On the first argument, it was said that the sovereign’s right of the United Kingdom Parliament was not in terms transferred to Ceylon on Independence. “Therefore the legislative power of Ceylon was still limited by the inability, which it inherited from the crown, to pass laws which offended against fundamental principles—a vague and uncertain phrase which might arguably be called in aid against some of the statutes passed by any sovereign power.” The joint effect of the Ceylon (Constitution) Order-in-Council 1946 and the Ceylon Independence Act of 1947 was intended to and did have the result of giving to the Ceylon Parliament the full legislative powers of a sovereign independent State.

Lord Pearce commented: “It would be regrettable if the procedure adopted in giving independence to Ceylon has produced the situation for which the appellants contend. In the view of their Lordships, however such a contention is maintainable.”

“In Ceylon, the change of sovereignty did not in itself produce any apparent change in the constituents or the functioning of the judicature. The constitution’s silence as to the vesting of judicial power was consistent to the remaining where it had lain for more than a century in the hands of the judicature”, remarked Lord Pearce.

“In the present case Their Lordships had no doubt that there was an interference with the functions of judiciary. The Acts of 1962 were clearly aimed at particular known individuals who had been named in a White Paper and were imprisoned awaiting their fate. Such a lack of generality in criminal legislation need not of itself involve the judicial function and their lordships were not prepared to hold that very enactment in this field must inevitably usurp or infringe the judicial power. Each case must be decided in the light of its own facts and circumstances.”

“…The true nature and purpose of these enactments are revealed by their conjoint impact on these specific proceedings, in respect of which they were designed, and they take their colour, in particular, from the alterations they purported to make as to their ultimate objective, the punishment of those convicted.” Lord Pearce said.

“These alterations constitute a grave and deliberate incursion into the judicial sphere. Quite bluntly, their aim was to ensure that the judges in dealing with these particular persons on these particular charges were deprived of their normal discretion as respects appropriate sentences.

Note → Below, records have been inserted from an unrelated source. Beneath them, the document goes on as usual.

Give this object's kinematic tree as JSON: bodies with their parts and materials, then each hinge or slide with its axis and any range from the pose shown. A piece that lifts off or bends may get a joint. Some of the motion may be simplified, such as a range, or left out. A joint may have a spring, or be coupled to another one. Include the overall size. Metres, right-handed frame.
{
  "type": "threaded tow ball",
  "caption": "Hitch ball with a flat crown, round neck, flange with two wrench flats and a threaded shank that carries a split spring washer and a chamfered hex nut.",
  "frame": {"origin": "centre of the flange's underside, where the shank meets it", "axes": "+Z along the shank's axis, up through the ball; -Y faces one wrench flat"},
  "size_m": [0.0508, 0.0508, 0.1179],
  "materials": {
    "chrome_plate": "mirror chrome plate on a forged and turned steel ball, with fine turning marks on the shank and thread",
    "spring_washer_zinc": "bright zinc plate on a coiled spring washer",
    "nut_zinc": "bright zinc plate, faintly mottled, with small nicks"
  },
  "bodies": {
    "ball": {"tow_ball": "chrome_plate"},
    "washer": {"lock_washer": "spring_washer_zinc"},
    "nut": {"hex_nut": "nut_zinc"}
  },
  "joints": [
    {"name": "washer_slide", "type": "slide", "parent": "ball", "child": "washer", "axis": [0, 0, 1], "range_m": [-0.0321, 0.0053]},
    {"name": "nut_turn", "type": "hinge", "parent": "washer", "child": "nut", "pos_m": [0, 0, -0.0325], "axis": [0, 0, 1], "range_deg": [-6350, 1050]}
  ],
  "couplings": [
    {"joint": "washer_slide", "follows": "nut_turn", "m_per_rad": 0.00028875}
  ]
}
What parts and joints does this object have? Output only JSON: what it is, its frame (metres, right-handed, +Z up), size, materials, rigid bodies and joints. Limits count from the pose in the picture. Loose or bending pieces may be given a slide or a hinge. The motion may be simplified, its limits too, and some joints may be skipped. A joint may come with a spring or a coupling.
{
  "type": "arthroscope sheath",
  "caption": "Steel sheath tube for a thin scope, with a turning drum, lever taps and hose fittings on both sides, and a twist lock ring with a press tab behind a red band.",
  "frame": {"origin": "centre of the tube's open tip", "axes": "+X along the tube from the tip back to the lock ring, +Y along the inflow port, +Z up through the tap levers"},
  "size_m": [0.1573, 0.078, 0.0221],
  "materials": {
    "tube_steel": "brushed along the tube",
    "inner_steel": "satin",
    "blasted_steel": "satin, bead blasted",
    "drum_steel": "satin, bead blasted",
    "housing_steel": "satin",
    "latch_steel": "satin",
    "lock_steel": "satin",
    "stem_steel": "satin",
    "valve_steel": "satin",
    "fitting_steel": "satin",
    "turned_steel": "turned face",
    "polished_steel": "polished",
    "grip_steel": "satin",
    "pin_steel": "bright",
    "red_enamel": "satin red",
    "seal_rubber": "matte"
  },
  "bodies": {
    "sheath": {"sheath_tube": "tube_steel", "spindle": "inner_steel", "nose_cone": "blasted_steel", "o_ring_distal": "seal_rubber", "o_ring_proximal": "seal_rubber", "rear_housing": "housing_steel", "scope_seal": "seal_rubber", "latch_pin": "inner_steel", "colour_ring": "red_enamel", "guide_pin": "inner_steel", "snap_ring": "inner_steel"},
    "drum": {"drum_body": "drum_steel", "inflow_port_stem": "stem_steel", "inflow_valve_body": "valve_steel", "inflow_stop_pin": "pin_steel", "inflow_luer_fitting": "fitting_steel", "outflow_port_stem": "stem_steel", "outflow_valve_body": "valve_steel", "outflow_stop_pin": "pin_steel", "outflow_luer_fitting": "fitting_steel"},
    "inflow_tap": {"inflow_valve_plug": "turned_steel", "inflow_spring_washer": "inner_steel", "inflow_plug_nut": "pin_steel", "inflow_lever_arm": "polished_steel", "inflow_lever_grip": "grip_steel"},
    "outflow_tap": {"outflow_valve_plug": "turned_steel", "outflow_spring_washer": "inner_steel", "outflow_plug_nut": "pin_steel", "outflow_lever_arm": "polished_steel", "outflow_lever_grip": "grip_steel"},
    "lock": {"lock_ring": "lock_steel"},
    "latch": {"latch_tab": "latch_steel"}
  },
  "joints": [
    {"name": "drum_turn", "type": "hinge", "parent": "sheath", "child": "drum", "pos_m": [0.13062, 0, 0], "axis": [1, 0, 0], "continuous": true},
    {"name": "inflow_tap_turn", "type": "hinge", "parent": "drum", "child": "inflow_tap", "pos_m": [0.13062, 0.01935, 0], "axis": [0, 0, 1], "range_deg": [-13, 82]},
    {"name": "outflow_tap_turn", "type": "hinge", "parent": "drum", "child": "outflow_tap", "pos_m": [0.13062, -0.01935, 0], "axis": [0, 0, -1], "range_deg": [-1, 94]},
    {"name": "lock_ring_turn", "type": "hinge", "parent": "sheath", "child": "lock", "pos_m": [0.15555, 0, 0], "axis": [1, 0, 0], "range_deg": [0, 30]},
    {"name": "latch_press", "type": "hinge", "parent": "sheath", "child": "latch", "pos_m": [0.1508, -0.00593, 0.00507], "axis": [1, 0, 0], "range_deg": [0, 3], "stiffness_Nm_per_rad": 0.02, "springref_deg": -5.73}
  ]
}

They were compelled to sentence each offender on conviction to not less than 10 years’ imprisonment and compelled to order confiscation of his possessions even though his part in the conspiracy might have been trivial. Lord Pearce said in conclusion: “… if such Acts as these were valid the judicial power could be wholly absorbed by the legislature and taken out of the hands of the judges. It is appreciated that the legislator had no such general intention. It was beset by a grave situation and it took grave measures to deal with it, thinking one must presume that it had power to do so and was acting lightly.

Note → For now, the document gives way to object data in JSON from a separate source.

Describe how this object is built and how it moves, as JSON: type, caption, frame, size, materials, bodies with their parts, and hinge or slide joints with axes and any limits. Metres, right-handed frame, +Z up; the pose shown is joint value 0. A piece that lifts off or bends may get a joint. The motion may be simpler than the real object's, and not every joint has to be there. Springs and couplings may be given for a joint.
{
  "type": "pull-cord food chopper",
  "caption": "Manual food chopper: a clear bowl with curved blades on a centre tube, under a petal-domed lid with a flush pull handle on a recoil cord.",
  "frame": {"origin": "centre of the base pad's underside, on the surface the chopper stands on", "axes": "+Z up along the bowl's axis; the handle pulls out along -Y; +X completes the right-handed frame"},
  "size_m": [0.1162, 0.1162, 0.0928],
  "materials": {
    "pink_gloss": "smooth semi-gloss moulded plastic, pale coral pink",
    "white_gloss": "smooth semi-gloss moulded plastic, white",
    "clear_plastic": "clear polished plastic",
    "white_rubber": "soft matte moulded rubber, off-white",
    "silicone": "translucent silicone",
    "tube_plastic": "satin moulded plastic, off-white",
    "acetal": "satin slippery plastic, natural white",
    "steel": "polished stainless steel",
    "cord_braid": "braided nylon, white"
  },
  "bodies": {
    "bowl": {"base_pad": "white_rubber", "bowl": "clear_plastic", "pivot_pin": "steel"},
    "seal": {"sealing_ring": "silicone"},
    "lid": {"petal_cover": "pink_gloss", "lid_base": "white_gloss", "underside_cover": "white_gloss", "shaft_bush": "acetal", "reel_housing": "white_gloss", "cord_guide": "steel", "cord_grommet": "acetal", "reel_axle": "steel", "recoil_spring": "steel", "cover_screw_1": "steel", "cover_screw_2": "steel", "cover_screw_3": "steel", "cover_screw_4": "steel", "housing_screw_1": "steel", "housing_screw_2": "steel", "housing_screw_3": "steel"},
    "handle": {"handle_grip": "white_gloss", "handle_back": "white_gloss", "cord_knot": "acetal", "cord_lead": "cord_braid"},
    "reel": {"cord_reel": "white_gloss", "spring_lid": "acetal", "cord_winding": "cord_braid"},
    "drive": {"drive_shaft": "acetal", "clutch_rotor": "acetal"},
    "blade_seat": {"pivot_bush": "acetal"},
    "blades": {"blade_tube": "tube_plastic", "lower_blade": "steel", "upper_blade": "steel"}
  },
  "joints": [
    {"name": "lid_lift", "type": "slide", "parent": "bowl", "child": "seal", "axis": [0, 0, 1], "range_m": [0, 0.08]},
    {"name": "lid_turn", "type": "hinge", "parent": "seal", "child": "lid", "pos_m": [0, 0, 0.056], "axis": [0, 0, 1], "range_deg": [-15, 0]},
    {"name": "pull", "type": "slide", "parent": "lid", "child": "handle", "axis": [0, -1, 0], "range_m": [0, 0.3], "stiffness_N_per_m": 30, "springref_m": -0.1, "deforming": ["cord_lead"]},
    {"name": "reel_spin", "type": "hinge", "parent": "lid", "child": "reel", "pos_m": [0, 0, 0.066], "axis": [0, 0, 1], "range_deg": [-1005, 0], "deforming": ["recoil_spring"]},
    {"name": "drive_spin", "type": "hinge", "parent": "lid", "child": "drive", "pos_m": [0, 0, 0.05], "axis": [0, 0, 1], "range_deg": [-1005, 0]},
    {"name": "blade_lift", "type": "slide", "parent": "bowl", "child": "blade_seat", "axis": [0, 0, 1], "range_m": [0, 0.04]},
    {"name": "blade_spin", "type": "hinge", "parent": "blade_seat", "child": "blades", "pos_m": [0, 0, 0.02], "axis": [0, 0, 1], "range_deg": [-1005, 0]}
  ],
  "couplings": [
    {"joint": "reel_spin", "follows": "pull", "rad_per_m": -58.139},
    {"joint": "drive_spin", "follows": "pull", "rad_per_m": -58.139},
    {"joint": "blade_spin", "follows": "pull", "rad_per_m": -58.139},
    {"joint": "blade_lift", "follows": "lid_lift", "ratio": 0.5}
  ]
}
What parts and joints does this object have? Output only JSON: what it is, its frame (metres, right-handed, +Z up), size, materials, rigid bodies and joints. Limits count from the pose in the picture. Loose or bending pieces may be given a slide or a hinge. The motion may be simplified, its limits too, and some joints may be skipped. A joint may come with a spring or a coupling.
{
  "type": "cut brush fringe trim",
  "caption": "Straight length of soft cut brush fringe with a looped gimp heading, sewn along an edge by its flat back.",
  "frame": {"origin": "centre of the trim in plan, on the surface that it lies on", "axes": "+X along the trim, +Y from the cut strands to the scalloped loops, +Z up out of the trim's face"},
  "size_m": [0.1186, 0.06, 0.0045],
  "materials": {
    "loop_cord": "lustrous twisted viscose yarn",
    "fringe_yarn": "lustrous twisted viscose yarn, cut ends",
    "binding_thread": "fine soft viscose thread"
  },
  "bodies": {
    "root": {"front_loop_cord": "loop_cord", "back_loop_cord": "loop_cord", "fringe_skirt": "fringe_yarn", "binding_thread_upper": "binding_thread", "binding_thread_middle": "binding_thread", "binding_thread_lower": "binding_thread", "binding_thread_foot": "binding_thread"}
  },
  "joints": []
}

“…but that consideration is irrelevant and gives no validity to acts which infringed the constitution. What is done once, if it be allowed may be done again and in a lesser crisis and less serious circumstances. And thus judicial powers may be eroded. Such an erosion is contrary to the clear intension of the constitution. In Their Lordships view the Acts were ultra vires and invalid. It was agreed between the parties that if the Acts were invalid the convictions could not stand and the appeals would therefore be allowed,” Lord Pearce added.

1972 Constitution – Ending Jurisdiction of PC

In 1972 the UF Government of Sirimavo introduced a Republican Constitution, instituting freedom from the fetters of colonial domination, a free, sovereign republic. The alien apex Privy Council was replaced with Supreme Court as our highest appellate court.